An older source, a William Tyler Olcott, writing in 1914, explained the custom thus:
The funeral rites of all people reveal the universal belief that the east is the source of all that men hold dear, light, life, warmth, and happiness, while the west, on the contrary, is said to be the abode of darkness, death, cold, and sorrow. The worship of the Sun cultivated and strengthened this idea, and down through the ages the influence of this belief has swept, retaining even to-day much of its ancient force and vigour. . . .
It is said that the body of Christ was laid with the head toward the west, that the risen Lord might face the eastern realm of eternal life and glory, and the Christian custom that sprang from this belief led to the usage of digging graves east and west, which prevailed through mediæval times, and is common with us to-day.
In the twenty-fourth chapter of St. Matthew's gospel we read: "For as the lightning cometh out of the east, and shineth even unto the west; so shall also the coming of the Son of man be." From the literal interpretation of these words there arose the belief that Jesus would, at the resurrection, appear from the east, and hence that those buried with their faces upward and their heads to the west, would be in readiness to stand up with their faces toward their Judge.
(This cemetery mini-tour also joins Our World Tuesday.)

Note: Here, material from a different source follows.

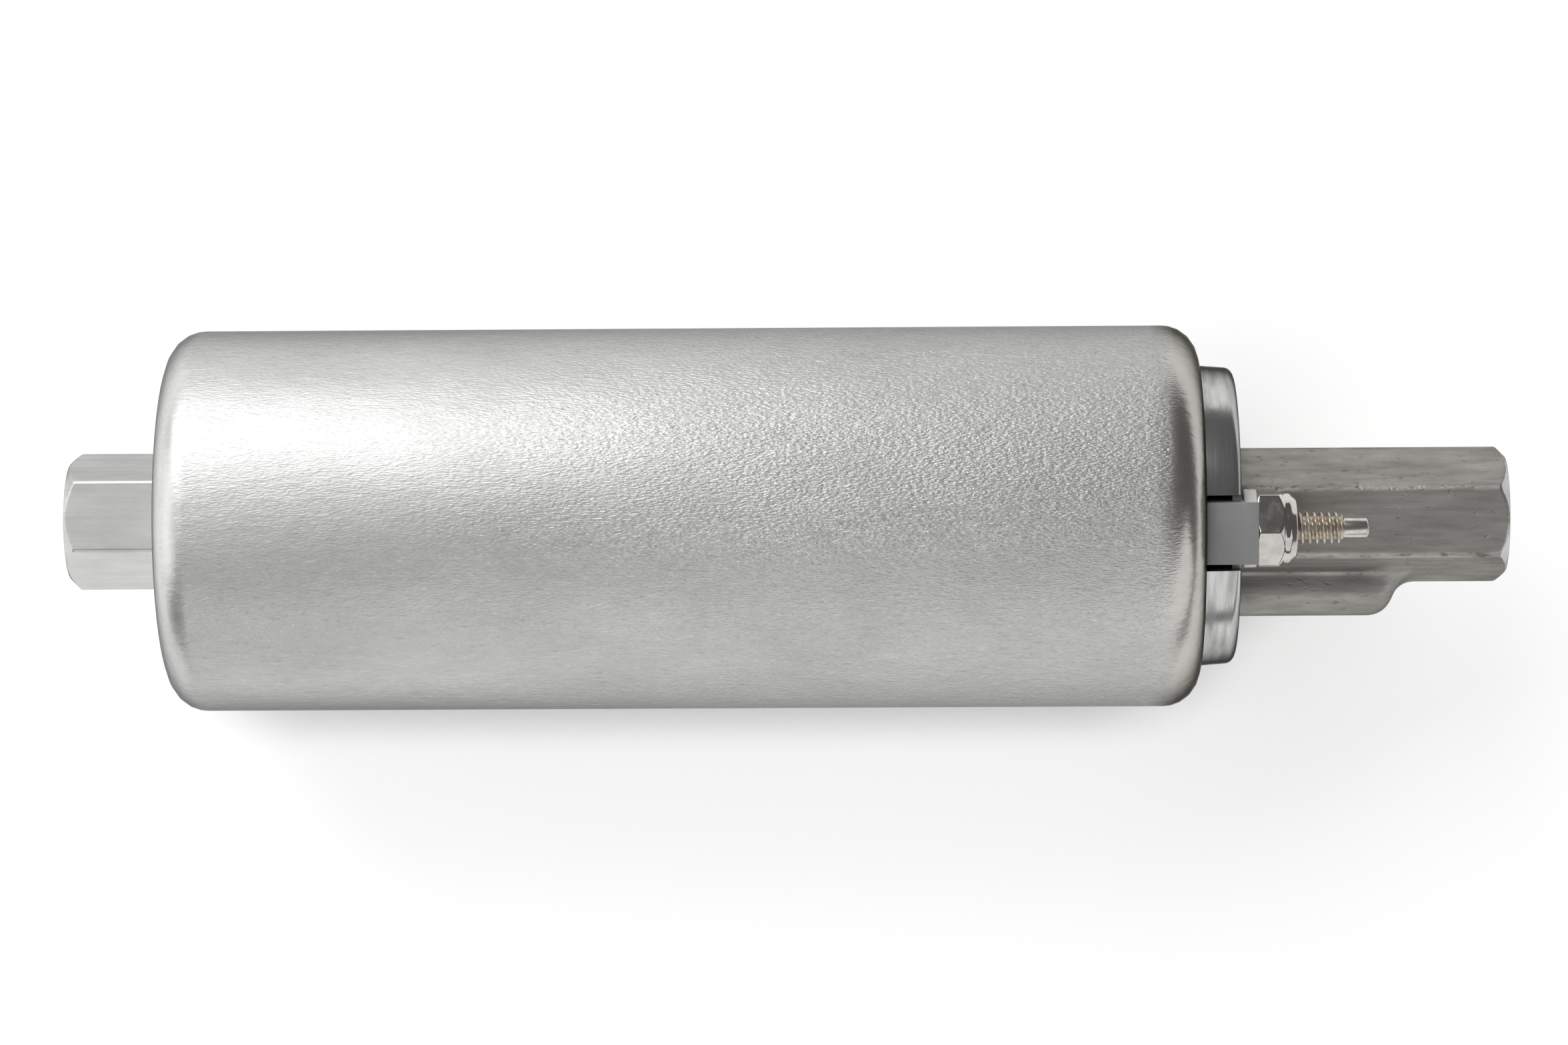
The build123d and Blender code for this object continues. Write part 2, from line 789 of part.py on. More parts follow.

  1. Another great tour, and explanation. Boom & Gary of the Vermilon River, Canada.

  2. This whole big monastic compound, also known as Tur Malka, is owned by the "White" Russians, the Russian Orthodox Church Outside of Russia (ROCOR).
    I will be posting more about it.

  3. Very interesting information about east and west. I always learn something here.

  4. Beautiful photos. There is so much to learn about your part of the world.

  5. That looks like such a peaceful place, great photos. I learned something new here!

  6. Thank you for providing such an interesting compass of and for life.

    Please have a good Tuesday.

  7. Very interesting information and well explained. It is always a good thing to read a post and feel you have gained new knowledge.

  8. It never occurred to me that bodies were buried in a particular direction. Very interesting.

  9. a visit very pleasent

  10. I've heard of east-west directions having importance in other belief systems, but not before in a Christian tradition. A fascinating post, Dina!

  11. My thoughts echo Francisca's! Quite surprising to find this belief here! But I am also surprised to find graves in a courtyard, a gathering kind of place! Fascinating post!

  12. And churches have the altar on the east side, meaning the whole church is facing east.
    The early Christians must have learned this from the Jews.

  13. You've given me new direction today!

  14. I just learned something I did not know. Thank you!

  15. Wow, looks like a spectacular place to visit. Fantastic pictures.

    Herding Cats

  16. dear jerusalem!

    you are my first blog from israel, and i am
    excited, because i pray for the peace of

    thank you for the history lesson. i look
    forward to many more!

  17. Myletterstoemily, shalom and welcome.
    Thank you for your prayers for Jerusalem. We need them.

  18. I knew the custom but not the reason, thank you!

  19. Some old gospel church people also sleep with there beds facing the east here in the south.In my research of genealogy all of the old cemeteries are facing east.

  20. This looks like a very peaceful and beautiful place. Thank you for sharing, beautiful photos and I really liked reading the background information.

  21. It really is amazing what we can find out through Google. What did we do in the past?

  22. I worry about that well and its water. I hope the quality is monitored, and that it is ONLY used on the gardens!

    judging by the looks on the faces of those milling in the courtyard, Dina, this was a warm day.

    I must admit to having a bit of an East fetish myself. I am currently looking for a house, and alignment is crucial for me.

    I agree with the others: keep the history coming. It is balm to my soul.

    And once again, many thanks for your support of Taphophile Tragics. It is much appreciated.

    When will you be in Sydney next?

  23. i am surprised they all have a grave"bed" or how you call that..

  24. This was really interesting. I had never heard before that it is customary for many people to be buried with one's head to the west, but the explanation makes sense.